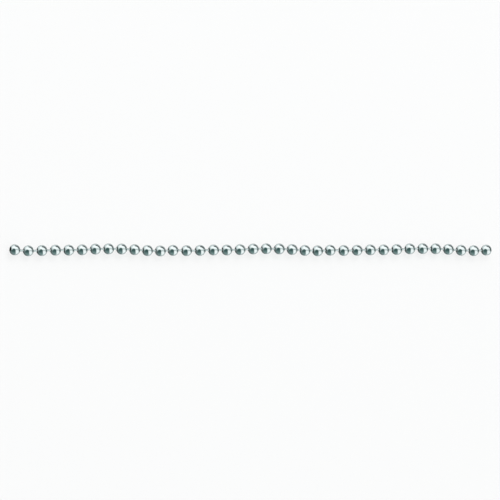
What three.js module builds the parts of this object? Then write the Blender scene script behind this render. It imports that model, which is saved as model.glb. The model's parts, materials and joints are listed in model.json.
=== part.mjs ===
// A length of metal bead chain, as used to work a roller blind: hollow balls on dumbbell links.
//
// Each bead is a thin spherical shell with a round hole at either pole. A short wire with a round
// head on each end passes through the facing holes of two beads, and the heads, being wider than
// the holes, hold the beads together while letting each one tilt. The chain lies along X on a flat
// surface at Z = 0, a little wavy and not quite pulled taut.
//
// A bead carries the link on its left, whose near head is pressed into the bead's own left hole.
// The link's free head sits inside the bead before it. The first bead has no link.

import * as THREE from "three";

// Sizes of the bead and of the link, in millimetres.
const BEAD_DIAMETER = 4.5;
const BEAD_WALL = 0.3;
const BEAD_GAP = 1.5; // between neighbouring beads when the chain is pulled taut
const WIRE_DIAMETER = 0.8;
const HOLE_CLEARANCE = 0.42; // from the wire to the edge of its hole, all round
const HEAD_OVERHANG = 0.16; // by which a head is wider than its hole, all round
const HEAD_FACE = 0.4; // from the middle of a head to its blunt end
const HEAD_BITE = 0.06; // by which the fixed head is pressed into its hole

// How the chain lies. Its waves come in runs of twelve beads, and a run starts near taut.
const BEAD_COUNT = 37;
const FIRST_SLACK = 0.06;
const SLACK_STEP = 0.035; // by which each link of a run is slacker than the one before
const END_BEAD_HEADING = -10; // degrees, from X towards Y
const RUN_HEADINGS = [3.5, -2.5, 2, 1.5, -0.5, 2, 3, 0.5, -1, -3, -4, -1]; // degrees, one a link
const SWING_MARGIN = 4; // degrees, left between a link's swing and the edge of its hole

// Fineness of the solids.
const SIDES = 12; // round the chain's axis
const SHELL_BANDS = 5; // along a bead, an odd number so that it lies on a flat

const beadRadius = BEAD_DIAMETER / 2;
const cavityRadius = beadRadius - BEAD_WALL;
const wireRadius = WIRE_DIAMETER / 2;
const holeRadius = wireRadius + HOLE_CLEARANCE;
const headRadius = holeRadius + HEAD_OVERHANG;
const tautPitch = BEAD_DIAMETER + BEAD_GAP;

// How far along its axis from its centre a ball is as wide as `width`.
const reach = (radius, width) => Math.sqrt(radius ** 2 - width ** 2);

const outerRim = reach(beadRadius, holeRadius);
const innerRim = reach(cavityRadius, holeRadius);
const headRim = reach(headRadius, holeRadius);
const headNeck = reach(headRadius, wireRadius);

// The middle of a head that rests on the inner rim of a hole. A link swings about this point.
const seat = innerRim - headRim;
const freeHead = tautPitch - seat;
const fixedHead = seat + HEAD_BITE;

// An outline's point, `x` along the chain's axis and `radius` away from it.
const point = (x, radius) => new THREE.Vector2(radius, x);

// A ball's outline between the rims of its two holes, in chords that touch the ball.
function shellOutline() {
  const start = Math.acos(-outerRim / beadRadius);
  const end = Math.acos(outerRim / beadRadius);
  const cornerRadius = beadRadius / Math.cos((start - end) / SHELL_BANDS / 2);
  const corners = Array.from({ length: SHELL_BANDS - 1 }, (_, i) => {
    const angle = THREE.MathUtils.lerp(start, end, (i + 1) / SHELL_BANDS);
    return point(cornerRadius * Math.cos(angle), cornerRadius * Math.sin(angle));
  });
  return [point(-outerRim, holeRadius), ...corners, point(outerRim, holeRadius)];
}

// The free head, round where it rests on the hole's rim and blunt behind, and the wire from it to
// the left hole of the bead that carries it.
function linkOutline() {
  return [
    point(-freeHead - HEAD_FACE, 0),
    point(-freeHead, headRadius),
    point(-freeHead + headRim, holeRadius),
    point(-freeHead + headNeck, wireRadius),
    point(-innerRim, wireRadius),
  ];
}

// The inside of a bead whose left hole is filled by the fixed head, from the right hole.
function closedCavityOutline() {
  const meeting = (cavityRadius ** 2 - headRadius ** 2 + fixedHead ** 2) / (2 * fixedHead);
  return [
    point(innerRim, holeRadius),
    point(0, cavityRadius),
    point(-meeting, reach(cavityRadius, meeting)),
    point(-fixedHead + HEAD_FACE, 0),
  ];
}

// The inside of a bead that is open at both ends, from the right hole and back to the start.
function openCavityOutline() {
  return [
    point(innerRim, holeRadius),
    point(0, cavityRadius),
    point(-innerRim, holeRadius),
    point(-outerRim, holeRadius),
  ];
}

// Turns an outline about X. The flats, and not the corners, lie at the outline's radius, and one
// of them is at the bottom.
function revolve(outline) {
  const geometry = new THREE.LatheGeometry(outline, SIDES, Math.PI / SIDES);
  const acrossCorners = 1 / Math.cos(Math.PI / SIDES);
  return geometry.scale(acrossCorners, 1, acrossCorners).rotateZ(-Math.PI / 2);
}

const endBeadGeometry = () => revolve([...shellOutline(), ...openCavityOutline()]);

const linkedBeadGeometry = () =>
  revolve([...linkOutline(), ...shellOutline(), ...closedCavityOutline()]);

const nickelPlate = () =>
  new THREE.MeshStandardMaterial({ color: 0xc4cac9, roughness: 0.16, metalness: 1 });

function namedBead(index, geometry) {
  const bead = new THREE.Mesh(geometry, nickelPlate());
  bead.name = `bead_${String(index + 1).padStart(2, "0")}`;
  return bead;
}

// How a link lies: its direction from X, and how far it is from taut.
const placeInRun = (index) => index % RUN_HEADINGS.length;
const heading = (index) => (index === 0 ? END_BEAD_HEADING : RUN_HEADINGS[placeInRun(index)]);
const slack = (index) => FIRST_SLACK + SLACK_STEP * placeInRun(index - 1);

// The tilt at which a link's wire meets the outer edge of its hole, in degrees.
function fullTilt() {
  const edge = outerRim - seat;
  const tilt = Math.acos(wireRadius / Math.hypot(holeRadius, edge)) - Math.atan2(edge, holeRadius);
  return THREE.MathUtils.radToDeg(tilt);
}

// Links swing sideways and up in turn, as the arms of a universal joint do. The signs are set so
// that a chain with every link swung the same way waves about its line and doesn't curl up.
const SIDEWAYS = new THREE.Vector3(0, 0, 1);
const UPWARDS = new THREE.Vector3(0, -1, 0);
const PAIR_SIGNS = [1, -1, -1, 1];

// The line a link swings about, and how far it can swing each way from where it lies, in degrees.
function swingOf(index, bend) {
  const sign = PAIR_SIGNS[Math.floor((index - 1) / 2) % PAIR_SIGNS.length];
  const axis = (index % 2 === 1 ? SIDEWAYS : UPWARDS).clone().multiplyScalar(sign);
  const limit = fullTilt() - SWING_MARGIN;
  const lies = bend * axis.z;
  return { axis, range: [-limit - lies, limit - lies] };
}

// Hangs a bead by its link on the bead before it. The hinge group is at the free head's seat.
function hang(bead, index, parent) {
  const bend = heading(index) - heading(index - 1);
  const hinge = new THREE.Group();
  hinge.position.x = seat;
  hinge.rotation.z = THREE.MathUtils.degToRad(bend);
  hinge.userData = swingOf(index, bend);
  bead.position.x = tautPitch - slack(index) - seat;
  hinge.add(bead);
  parent.add(hinge);
}

function buildChain() {
  const first = namedBead(0, endBeadGeometry());
  first.rotation.z = THREE.MathUtils.degToRad(heading(0));
  const geometry = linkedBeadGeometry();
  let last = first;
  for (let index = 1; index < BEAD_COUNT; index += 1) {
    const bead = namedBead(index, geometry);
    hang(bead, index, last);
    last = bead;
  }
  return first;
}

// Puts the origin under the middle of the chain, on the surface that it lies on.
function centred(object) {
  const group = new THREE.Group();
  group.add(object);
  group.updateMatrixWorld(true);
  const box = new THREE.Box3().setFromObject(group, true);
  const middle = box.getCenter(new THREE.Vector3());
  object.position.sub(new THREE.Vector3(middle.x, middle.y, box.min.z));
  return group;
}

export default centred(buildChain());
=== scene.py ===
# A length of roller blind chain on a pale table: plated balls on dumbbell links, in soft studio light.
import json
import math
import random

import bmesh
import bpy
from mathutils import Matrix, Vector

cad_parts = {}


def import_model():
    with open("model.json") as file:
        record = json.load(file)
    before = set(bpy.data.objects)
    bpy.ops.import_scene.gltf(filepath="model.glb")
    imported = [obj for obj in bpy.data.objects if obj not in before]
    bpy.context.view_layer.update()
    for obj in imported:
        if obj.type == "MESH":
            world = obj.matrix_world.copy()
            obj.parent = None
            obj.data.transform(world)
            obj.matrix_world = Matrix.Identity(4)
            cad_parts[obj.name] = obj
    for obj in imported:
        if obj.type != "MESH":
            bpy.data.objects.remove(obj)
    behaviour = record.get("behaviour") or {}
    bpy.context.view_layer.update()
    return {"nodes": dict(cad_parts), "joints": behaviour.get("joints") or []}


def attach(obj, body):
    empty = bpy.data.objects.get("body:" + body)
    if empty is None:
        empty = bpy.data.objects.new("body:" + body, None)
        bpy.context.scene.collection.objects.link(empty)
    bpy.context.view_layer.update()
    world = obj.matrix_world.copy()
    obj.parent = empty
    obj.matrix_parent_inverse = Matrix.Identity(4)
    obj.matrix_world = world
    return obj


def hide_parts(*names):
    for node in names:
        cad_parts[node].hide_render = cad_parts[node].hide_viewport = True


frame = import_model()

MM = 0.001

# The ball and the link, in millimetres, as the solids have them.
BALL_RADIUS = 2.25
WALL = 0.3
HOLE_RADIUS = 0.82
HOLE_EDGE_ROUND = 0.11
WIRE_RADIUS = 0.4
HEAD_RADIUS = 0.98
HEAD_FACE = 0.4
HEAD_EDGE_ROUND = 0.16
HEAD_TAPER = 0.05  # by which a head is slimmer at its blunt end
NECK_ROUND = 0.16
TAUT_PITCH = 6.0

# Where a head's edge ends, and where its round side starts and ends, in degrees from X.
HEAD_EDGE_END = 110
HEAD_SIDE = (96, 38)

# The line where a ball's rolled strip closes, from hole to hole. Its section gives places across
# it, in halves of its width, and the share of its depth that is reached there.
SEAM_WIDTH = 0.05
SEAM_DEPTH = 0.035
SEAM_SECTION = ((-1.6, 0), (-1, 0.15), (0, 1), (1, 0.15), (1.6, 0))
SEAM_TURNS = (200, 300)  # degrees about a ball's axis, on the underside
SEED = 7  # of the balls' and links' turns about their axes

# The end ball is loose: its open hole faces up a little, and it has slid in along its link.
END_BALL_TILT = math.radians(6)
END_BALL_SLIDE = 0.07

# What a vertex is marked with: a hole's edge or the seam, what is inside a ball, and a link.
MARKS = ("rim", "inside", "wire")
RIM, INSIDE = 0, 1

# Fineness of the meshes.
BALL_SEGMENTS = 72
BALL_BANDS = 44
EDGE_BANDS = 5
LINK_SEGMENTS = 32
LINK_BANDS = 12

# How closely the corners of a solid's flat agree, in metres and in decimal places of a metre.
SAME_HEIGHT = 1e-6
SAME_PLACE_DIGITS = 7

# The photograph's frame.
IMAGE_SIZE = 500
FIRST_BALL_PX = (16.0, 250.35)
LAST_BALL_PX = (487.6, 249.55)
CAMERA_TILT = math.radians(19)  # from straight above, towards the chain's open end
LENS = 1000
SENSOR = 36

RIGHT = Vector((math.cos(CAMERA_TILT), 0, math.sin(CAMERA_TILT)))
UP = Vector((0, 1, 0))
AWAY = Vector((-math.sin(CAMERA_TILT), 0, math.cos(CAMERA_TILT)))  # from the chain to the camera

# The plating.
PLATE_COLOUR = (0.755, 0.82, 0.82, 1)
PLATE_COLOUR_CLOUDED = (0.69, 0.765, 0.765, 1)
WIRE_COLOUR = (0.57, 0.65, 0.65, 1)
WORN_COLOUR = (0.15, 0.16, 0.15, 1)
# painted shade: the inside of each ball, and the links' heads seated there, are coloured nearly black
# where shade falls
INSIDE_PAINTED_SHADE = (0.10, 0.10, 0.10, 1)
EDGE_TINT = (0.4, 0.4, 0.4, 1)  # of the plating where it is seen at a glancing angle
WIRE_SHARE = 0.9  # of its own colour in the wire
WORN_SHARE = 0.8  # of the worn colour where the plating is worn through
WORN_FROM_SCUFFS = (0.2, 0.45)
ROUGH_FROM_SCUFFS = (0.45, 0.75)
PLATE_ROUGHNESS = 0.09
SCUFF_ROUGHNESS = 0.10  # this and the next three are added to the plating's own
WIRE_ROUGHNESS = 0.12
WORN_ROUGHNESS = 0.15
INSIDE_ROUGHNESS = 0.4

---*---

Transcribe the lines above from the one with "it lies on." through the one with "record = json.load(file)". Include both ends and leave out every other line.

Task output:
// Puts the origin under the middle of the chain, on the surface that it lies on.
function centred(object) {
  const group = new THREE.Group();
  group.add(object);
  group.updateMatrixWorld(true);
  const box = new THREE.Box3().setFromObject(group, true);
  const middle = box.getCenter(new THREE.Vector3());
  object.position.sub(new THREE.Vector3(middle.x, middle.y, box.min.z));
  return group;
}

export default centred(buildChain());
=== scene.py ===
# A length of roller blind chain on a pale table: plated balls on dumbbell links, in soft studio light.
import json
import math
import random

import bmesh
import bpy
from mathutils import Matrix, Vector

cad_parts = {}


def import_model():
    with open("model.json") as file:
        record = json.load(file)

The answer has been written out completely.